Neste momento temos dois grupos de investigação em actividade, um em ciências da educação e um outro grupo de investigação em saúde pública, este último com a participação de um cientista angolano que está a fazer pesquisa nos EUA.
Obviamente, temos ainda um longo caminho a percorrer, mas estamos a concretizar o nosso plano de desenvolvimento estratégico para o aproveitamento de sinergias com parceiros internacionais, em rede, nomeadamente com organizações da Comunidade dos Países de Língua Portuguesa (CPLP), tendo como desiderato a melhoria e o desenvolvimento da investigação científica.
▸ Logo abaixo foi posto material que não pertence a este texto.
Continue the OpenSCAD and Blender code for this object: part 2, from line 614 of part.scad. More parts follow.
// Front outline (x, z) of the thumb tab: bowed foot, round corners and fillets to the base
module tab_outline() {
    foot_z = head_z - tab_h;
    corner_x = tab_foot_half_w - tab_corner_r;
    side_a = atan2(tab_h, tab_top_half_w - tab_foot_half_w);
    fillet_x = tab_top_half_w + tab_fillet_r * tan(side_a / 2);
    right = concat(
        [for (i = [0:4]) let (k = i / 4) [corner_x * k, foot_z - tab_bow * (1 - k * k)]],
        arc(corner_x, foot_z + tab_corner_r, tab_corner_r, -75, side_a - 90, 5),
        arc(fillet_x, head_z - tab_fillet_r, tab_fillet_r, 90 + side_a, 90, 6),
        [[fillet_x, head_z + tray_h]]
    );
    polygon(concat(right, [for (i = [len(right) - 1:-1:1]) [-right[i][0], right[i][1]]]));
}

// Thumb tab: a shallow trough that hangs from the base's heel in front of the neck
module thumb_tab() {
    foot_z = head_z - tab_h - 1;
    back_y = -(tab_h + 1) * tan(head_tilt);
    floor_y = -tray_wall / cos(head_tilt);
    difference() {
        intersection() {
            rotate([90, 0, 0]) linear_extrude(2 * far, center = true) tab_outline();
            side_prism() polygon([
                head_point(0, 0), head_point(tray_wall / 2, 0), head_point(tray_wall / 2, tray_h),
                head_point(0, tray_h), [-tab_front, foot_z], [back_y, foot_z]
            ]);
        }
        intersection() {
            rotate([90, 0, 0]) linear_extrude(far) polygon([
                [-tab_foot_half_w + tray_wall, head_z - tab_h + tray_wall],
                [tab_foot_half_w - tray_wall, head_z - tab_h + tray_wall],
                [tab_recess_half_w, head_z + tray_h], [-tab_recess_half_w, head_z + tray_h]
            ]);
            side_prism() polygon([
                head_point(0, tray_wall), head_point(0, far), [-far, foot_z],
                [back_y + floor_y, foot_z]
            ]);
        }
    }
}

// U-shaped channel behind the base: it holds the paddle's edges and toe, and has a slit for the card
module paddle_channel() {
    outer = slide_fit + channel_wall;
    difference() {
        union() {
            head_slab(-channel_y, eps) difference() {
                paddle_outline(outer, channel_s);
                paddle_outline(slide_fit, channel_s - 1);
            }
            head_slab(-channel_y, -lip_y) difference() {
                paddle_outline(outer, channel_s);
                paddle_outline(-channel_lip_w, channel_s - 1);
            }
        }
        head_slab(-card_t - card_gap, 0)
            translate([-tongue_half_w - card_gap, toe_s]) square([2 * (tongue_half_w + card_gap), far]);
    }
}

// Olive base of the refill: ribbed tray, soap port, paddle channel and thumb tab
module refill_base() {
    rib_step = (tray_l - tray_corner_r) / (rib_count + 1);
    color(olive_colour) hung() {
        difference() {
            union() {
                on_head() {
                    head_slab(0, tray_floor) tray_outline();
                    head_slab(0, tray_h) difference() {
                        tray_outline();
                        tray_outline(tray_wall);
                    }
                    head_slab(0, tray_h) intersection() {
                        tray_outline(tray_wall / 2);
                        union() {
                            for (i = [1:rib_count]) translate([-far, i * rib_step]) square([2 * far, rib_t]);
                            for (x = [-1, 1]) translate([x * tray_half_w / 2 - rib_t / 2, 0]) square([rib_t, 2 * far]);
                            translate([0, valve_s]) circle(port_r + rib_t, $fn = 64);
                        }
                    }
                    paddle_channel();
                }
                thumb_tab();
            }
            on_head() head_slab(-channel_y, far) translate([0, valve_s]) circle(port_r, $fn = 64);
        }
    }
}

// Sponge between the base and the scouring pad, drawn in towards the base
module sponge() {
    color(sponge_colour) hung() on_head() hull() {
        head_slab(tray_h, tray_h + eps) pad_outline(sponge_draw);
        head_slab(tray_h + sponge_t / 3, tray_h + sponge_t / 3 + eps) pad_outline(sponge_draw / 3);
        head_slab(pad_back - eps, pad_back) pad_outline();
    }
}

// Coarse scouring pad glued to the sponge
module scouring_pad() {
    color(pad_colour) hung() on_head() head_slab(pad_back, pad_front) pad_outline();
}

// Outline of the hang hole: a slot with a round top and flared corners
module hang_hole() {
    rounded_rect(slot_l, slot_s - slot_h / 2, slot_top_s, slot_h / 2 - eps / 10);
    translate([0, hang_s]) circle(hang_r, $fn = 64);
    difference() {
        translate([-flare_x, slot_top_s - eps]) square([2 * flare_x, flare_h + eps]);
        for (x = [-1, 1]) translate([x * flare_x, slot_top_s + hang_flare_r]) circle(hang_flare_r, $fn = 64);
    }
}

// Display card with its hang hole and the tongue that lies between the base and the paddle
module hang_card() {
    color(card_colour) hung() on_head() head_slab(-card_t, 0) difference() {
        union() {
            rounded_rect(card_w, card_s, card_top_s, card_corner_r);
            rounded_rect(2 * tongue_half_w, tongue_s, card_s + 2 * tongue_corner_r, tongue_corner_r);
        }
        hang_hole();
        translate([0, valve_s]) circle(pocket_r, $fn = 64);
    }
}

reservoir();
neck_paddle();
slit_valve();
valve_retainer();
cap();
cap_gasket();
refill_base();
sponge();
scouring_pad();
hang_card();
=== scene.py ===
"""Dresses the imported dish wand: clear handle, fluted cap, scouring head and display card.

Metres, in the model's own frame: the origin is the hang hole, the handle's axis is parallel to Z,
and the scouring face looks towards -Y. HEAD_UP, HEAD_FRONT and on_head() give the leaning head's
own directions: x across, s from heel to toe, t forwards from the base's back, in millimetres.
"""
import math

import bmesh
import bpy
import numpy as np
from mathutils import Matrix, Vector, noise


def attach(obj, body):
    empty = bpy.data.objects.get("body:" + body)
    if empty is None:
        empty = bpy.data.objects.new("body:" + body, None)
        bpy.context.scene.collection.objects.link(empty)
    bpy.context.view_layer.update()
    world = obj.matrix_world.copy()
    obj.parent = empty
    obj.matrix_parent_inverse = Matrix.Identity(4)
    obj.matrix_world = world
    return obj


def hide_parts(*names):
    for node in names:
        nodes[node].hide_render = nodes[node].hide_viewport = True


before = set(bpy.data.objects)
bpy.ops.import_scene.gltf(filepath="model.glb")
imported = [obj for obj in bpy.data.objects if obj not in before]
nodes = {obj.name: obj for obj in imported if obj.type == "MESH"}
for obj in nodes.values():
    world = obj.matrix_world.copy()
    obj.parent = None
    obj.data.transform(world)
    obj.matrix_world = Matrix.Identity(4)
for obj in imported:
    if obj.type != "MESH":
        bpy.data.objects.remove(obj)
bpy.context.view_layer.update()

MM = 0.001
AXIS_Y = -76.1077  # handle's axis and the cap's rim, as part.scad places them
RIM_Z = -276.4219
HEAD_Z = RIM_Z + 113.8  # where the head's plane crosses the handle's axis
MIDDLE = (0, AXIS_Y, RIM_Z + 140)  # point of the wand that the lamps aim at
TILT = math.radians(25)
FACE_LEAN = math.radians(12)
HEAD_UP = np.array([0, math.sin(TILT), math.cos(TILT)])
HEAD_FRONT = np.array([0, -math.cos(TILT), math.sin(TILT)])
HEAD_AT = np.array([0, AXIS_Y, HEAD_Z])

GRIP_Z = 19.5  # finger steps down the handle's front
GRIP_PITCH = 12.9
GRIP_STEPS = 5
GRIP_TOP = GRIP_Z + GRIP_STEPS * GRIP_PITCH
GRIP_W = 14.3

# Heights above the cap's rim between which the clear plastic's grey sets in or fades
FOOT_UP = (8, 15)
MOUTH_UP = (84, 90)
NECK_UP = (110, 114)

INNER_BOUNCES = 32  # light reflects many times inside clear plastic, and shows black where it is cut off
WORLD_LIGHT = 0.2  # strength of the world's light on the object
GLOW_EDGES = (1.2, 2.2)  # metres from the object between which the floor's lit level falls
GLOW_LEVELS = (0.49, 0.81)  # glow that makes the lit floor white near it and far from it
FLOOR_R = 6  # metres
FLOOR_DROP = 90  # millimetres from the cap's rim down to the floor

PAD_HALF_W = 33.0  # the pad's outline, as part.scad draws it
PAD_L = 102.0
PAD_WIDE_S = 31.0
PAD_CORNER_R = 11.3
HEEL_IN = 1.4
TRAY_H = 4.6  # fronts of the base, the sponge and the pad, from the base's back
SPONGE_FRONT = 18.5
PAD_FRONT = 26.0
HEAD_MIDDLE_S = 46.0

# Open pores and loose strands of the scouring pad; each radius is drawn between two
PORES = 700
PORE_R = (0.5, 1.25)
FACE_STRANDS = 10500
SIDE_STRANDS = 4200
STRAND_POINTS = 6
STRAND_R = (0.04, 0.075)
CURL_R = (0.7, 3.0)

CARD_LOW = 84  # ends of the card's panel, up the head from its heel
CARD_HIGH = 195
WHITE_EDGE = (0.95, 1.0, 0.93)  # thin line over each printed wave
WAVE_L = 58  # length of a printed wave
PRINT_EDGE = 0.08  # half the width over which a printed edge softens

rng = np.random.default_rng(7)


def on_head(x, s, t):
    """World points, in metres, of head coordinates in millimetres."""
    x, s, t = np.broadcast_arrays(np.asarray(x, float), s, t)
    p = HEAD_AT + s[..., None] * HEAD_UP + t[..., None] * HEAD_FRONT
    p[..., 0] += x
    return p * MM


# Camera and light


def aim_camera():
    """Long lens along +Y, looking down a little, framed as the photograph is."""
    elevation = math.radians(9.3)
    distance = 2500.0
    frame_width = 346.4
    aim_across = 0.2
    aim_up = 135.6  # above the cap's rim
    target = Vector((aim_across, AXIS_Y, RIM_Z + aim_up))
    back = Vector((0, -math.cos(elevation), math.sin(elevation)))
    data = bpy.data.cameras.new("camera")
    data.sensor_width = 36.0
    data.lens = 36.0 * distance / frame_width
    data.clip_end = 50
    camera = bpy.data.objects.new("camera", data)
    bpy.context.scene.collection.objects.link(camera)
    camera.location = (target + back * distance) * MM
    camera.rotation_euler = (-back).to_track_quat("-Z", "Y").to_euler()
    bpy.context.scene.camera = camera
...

A UNDIL é membro do Fórum da Gestão do Ensino Superior nos Países e Regiões de Língua Portuguesa (FORGES), uma organização muito dinâmica, membro Observador Consultivo da CPLP, e que no próximo mês de Novembro vai realizar na Universidade Católica Portuguesa, em Lisboa, a sua 13ª Conferência internacional.
Também somos membros da Rede Académica de Ciências da Saúde da Lusofonia (RACS) com quem já temos várias acções e actividades conjuntas em perspectiva e andamento com o intuito de potenciar a qualidade da investigação científica na nossa universidade.
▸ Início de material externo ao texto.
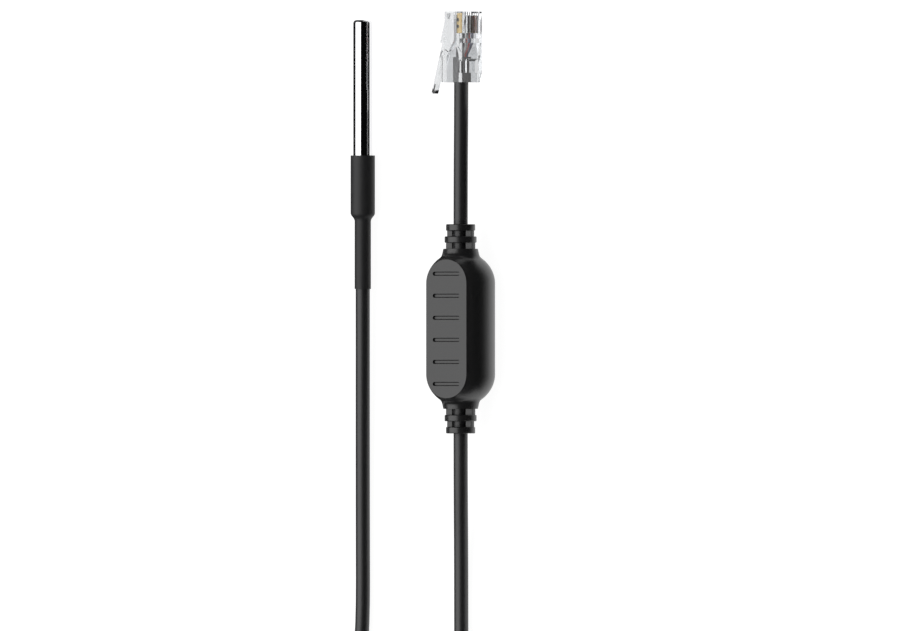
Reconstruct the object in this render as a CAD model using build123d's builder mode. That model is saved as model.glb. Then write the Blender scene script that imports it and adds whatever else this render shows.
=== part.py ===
from build123d import *
import math
import os

os.makedirs("parts", exist_ok=True)

# A temperature probe as it lies on a table: the probe along Y with its tip at +Y, its cable led to a
# coil and back to an inline module, and a short lead from the module to a clear modular plug.
# Millimetres, +Z up, the origin under the middle of the probe.

# Cable
cable_d = 4.5
core_d = 0.98
core_spread = 0.85
bend_share = 0.45

# Probe: sheath, sleeve and what the sheath holds
sheath_d = 6.0
sheath_length = 60.0
sheath_wall = 0.3
tip_wall = 0.6
tip_radius = 1.0
sleeve_wall = 0.33
sleeve_big_d = 7.7
sleeve_big_length = 18.0
sleeve_taper_length = 2.9
sleeve_small_length = 21.3
sleeve_past_sheath = 0.8
jacket_in_sheath = 9.5
bead_d = 2.4
bead_length = 4.6
bead_from_tip = 1.6
bead_edge = 0.35
lead_d = 0.4
lead_spacing = 1.2
lead_sleeve_d = 0.9
lead_sleeve_gap = 0.5
lead_length = 11.5
lead_in_bead = 1.0
splice_d = 1.1
splice_length = 3.0
potting_length = 13.0

# Module: flats above and below, sides that bulge between them, round ends
module_x = 39.8
module_y = -55.1
module_thickness = 16.7
module_flat_width = 15.1
module_belly_width = 20.2
module_straight = 28.6
shoulder_radius = 2.2
groove_count = 6
groove_pitch = 6.95
groove_length = 10.15
groove_width = 1.3
groove_depth = 0.65
groove_draft = 24

# Strain reliefs: three rings and two windows at each end. Ring 3 ends the cone that grows out of the
# housing, and its place is given from the module's middle.
ring_3_end = 25.25
window_2_length = 1.9
ring_2_length = 2.0
window_1_length = 1.8
ring_1_length = 2.05
ring_1_d = 9.2
ring_2_d = 10.1
ring_3_d = 10.9
relief_root = 20.0
relief_root_d = 13.3
rib_gap = 0.35
window_1_width = 9.1
window_1_rib = 2.0
window_2_width = 9.9
window_2_rib = 2.1
ring_edge = 0.3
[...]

Em suma, a Universidade de Díli irá levar muito a sério a cooperação com a CPLP e vai estar atenta e preocupada com a investigação científica, com a sua qualidade, com a sua avaliação e com a partilha dos resultados da pesquisa realizada.
Em relação às restantes entidades de Timor-Leste, reconheço que actualmente o Instituto Nacional de Ciências e Tecnologia de Timor-Leste (INCT) está a tentar fazer o mapeamento da ciência no país, uma iniciativa muito louvável, mas é imprescindível que os gestores e investigadores assumam uma postura congruente com as recomendações internacionais em matéria de investigação científica.
O cumprimento das Declarações de Budapeste sobre Ciência Aberta e de São Francisco sobre Avaliação da Investigação, entre outras, é fundamental, devendo ser exigido a todas as universidades, institutos superiores e centros de investigação uma mudança de paradigma para que se possa apostar na qualidade e podermos merecer o reconhecimento internacional e a confiança da nossa sociedade.